Cryptic
Kisses and Other Tangible Tensions
Lock Born |
Kissing Stones |
Void in Echo |
Site of a Scene: in RED |
Site of a Scene: in a Blue Tint |
EXHIBIT: Distance
Loop, a solo exhibition featuring works by Melissa Vogley Woods / ending on December 5, 2019 / at The
William J. and Pearl F. Lemmon Gallery, located in the Fine Arts Building on
the Kent State University at Stark campus / 6000 Frank Avenue NW, North Canton,
Ohio
/ Gallery Hours for the remaining duration of the exhibit: Tuesday-
Wednesday, December 3d and 4th, 11:00 a.m.- 6:00 p.m., AND Artist’s RECEPTION / Gallery
Talk: Thursday, December 5, 12:30pm
Toto, I
have a feeling we’re not in Canton anymore.
What makes the Lemmon Gallery a vital and
truly inspiring venue for viewing contemporary art is its singular purity of
design and potent agency of purpose.
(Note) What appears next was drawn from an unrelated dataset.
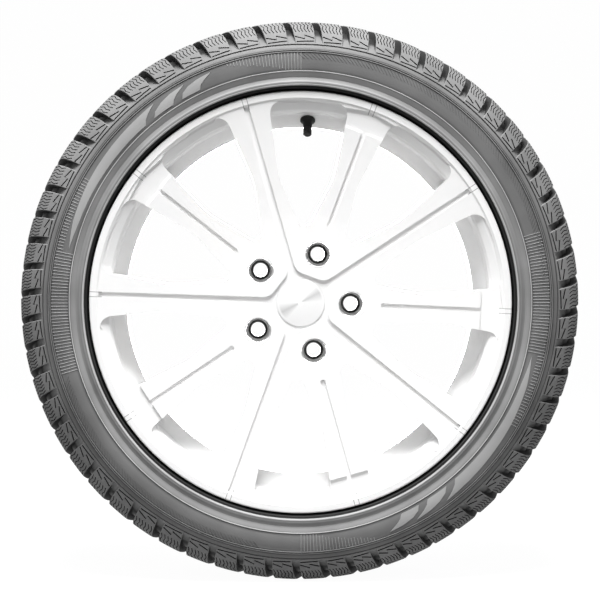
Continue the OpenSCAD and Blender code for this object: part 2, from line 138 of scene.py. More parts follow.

Here’s a place apart - a gorgeous retreat
from the commercially familiar, a challenging alternative to the locally safe
and insular, a venturing away from the comfortable and provincial. The art shown
here springs from a serious curatorial commitment (thanks for this installation
to Andrea Meyers) to presenting fresh, provocative aesthetic visions and
practices from beyond our immediate region.
The
announcement for this installation described the work of Melissa Vogley Woods -
a multidisciplinary artist from Columbus, Ohio - as focusing “…on the nature of internal and external conflict and resolution with
additional interests in erasure under patriarchy and homespun methodologies
against it.” Heady stuff, to be
sure.
A recurring
motif in Woods’ sculptural assemblages is the human mouth, in the form of
thick, curvaceous lips made from scagliola. Scagliola is a mixture of pigments
and plaster that can be fashioned to look like marble. In “Lock Born,” an
oblong rod of thin steel loops out from the wall, holding up a row of 12
marbleized orifices that hang in midair like so many pendants on jewelry chains.
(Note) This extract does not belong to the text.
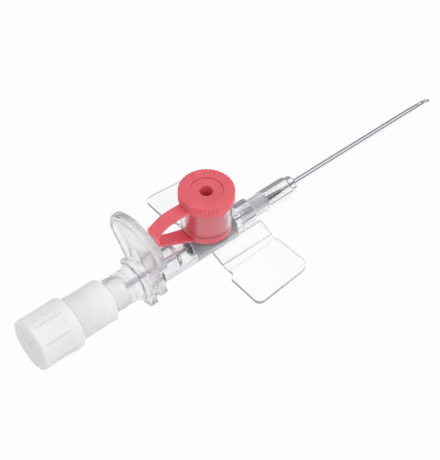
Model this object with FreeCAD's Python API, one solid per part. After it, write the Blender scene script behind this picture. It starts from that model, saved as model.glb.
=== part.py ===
"""Ported IV cannula with folding wings, its needle, flash plug and luer cap. Lengths in millimetres.

The origin is the middle of the hub's front face, where the bare catheter starts. +X runs to the needle's tip,
+Z up through the injection port, and the wings lie to both sides along Y.
"""
import FreeCAD
import Part
import math
import os

Vector = FreeCAD.Vector

# Catheter and needle, 20 gauge
catheter_reach = 33.0
catheter_od = 1.10
catheter_bore = 0.86
catheter_tip_length = 2.9
catheter_tip_od = 0.94
needle_od = 0.80
needle_bore = 0.56
needle_beyond_catheter = 3.25
needle_bevel_angle = 18.0
needle_in_chamber = 0.9

# Catheter hub, from its front face to its mouth
nose_spigot_length = 1.4
nose_spigot_od = 3.5
nose_length = 5.8
nose_od = 4.18
nose_edge_round = 0.3
neck_length = 3.4
neck_od = 3.64
nose_step_round = 0.13
front_barrel_length = 3.4
front_barrel_od = 5.0
shoulder_length = 0.6
barrel_step_length = 1.2
shoulder_to_port = 9.8
port_to_mouth = 11.8
barrel_od = 6.06
mouth_edge_round = 0.25

# Luer fit between needle hub and catheter hub
luer_mouth_bore = 4.27
luer_taper = 0.06
luer_lug_span = 7.8
luer_lug_width = 3.4
luer_lug_thickness = 1.0
fit_clearance = 0.03
seat_gap = 0.05

# Silicone valve under the port, and the bore ahead of it
valve_behind_port = 4.3
valve_ahead_of_port = 5.4
valve_bore = 2.5
valve_end_round = 0.25
front_bore = 3.0

# Steel ferrule that wedges the catheter in the nose
ferrule_rear_to_nose = 9.3
ferrule_collar_length = 3.2
ferrule_collar_od = 2.2
ferrule_wall = 0.12
ferrule_cone_rear_od = 1.96
ferrule_cone_length = 4.4
catheter_neck_length = 0.7

# Injection port
port_od = 8.96
port_wall = 0.62
port_height = 10.0
port_floor_height = 3.4
port_base_height = 3.05
port_base_thickness = 0.7
port_base_root_od = 5.8
port_base_root_height = 1.2
port_inner_wall = 0.85
port_inner_below_top = 0.5
port_duct = 1.8
port_bore_depth = 5.2
port_rim_round = 0.14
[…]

Depending upon your viewing position, the lips appear to come at you from a
distance, starting with smaller, closed mouths at the far end that
progressively get larger as they open wider. There’s an eerie, indeed primal
sensuality about this work (a quality apparent in other pieces here as well)
which suggests something slowly emerging from tight-lipped silence into an
utterance – a single word, a phrase, maybe a shout. Or is it simply an exhaled
breath?
The four very
large canvas paintings included in the installation, collectively under the
theme of “Site of a Scene,” are lavish, glimmering abstractions in acrylic,
marble dust, various grounds, and water-based mediums. These are magnificently
complex and ambiguous panoramas wherein measured, regular patterns and structures
collide with, or melt into organic pools and atmospheric pockets of rich color.
Rigidity and fluidity in dramatic moments of equipoise. A visual theatre of
integration and disintegration all at once.
Other
sculptural pieces here confound easy definition or categorization. They can
seem alternately like garden totems, strange gravestones, or perhaps distant
cousins to cairns – forms, dating to ancient times, made from stones piled up as
memorials or landmarks. Memorials of what? Mended or broken relationships?
Loves lost and found? All of the above?
So I’m left in
a state of inquiry, of continued looking, wondering, even guessing. But with
art, it’s always the lingering questions, not the instantaneous or obvious
answers, which I’ve found to be the most compelling affirmation of being alive.
And besides, in the end, who doesn’t savor a really good mystery?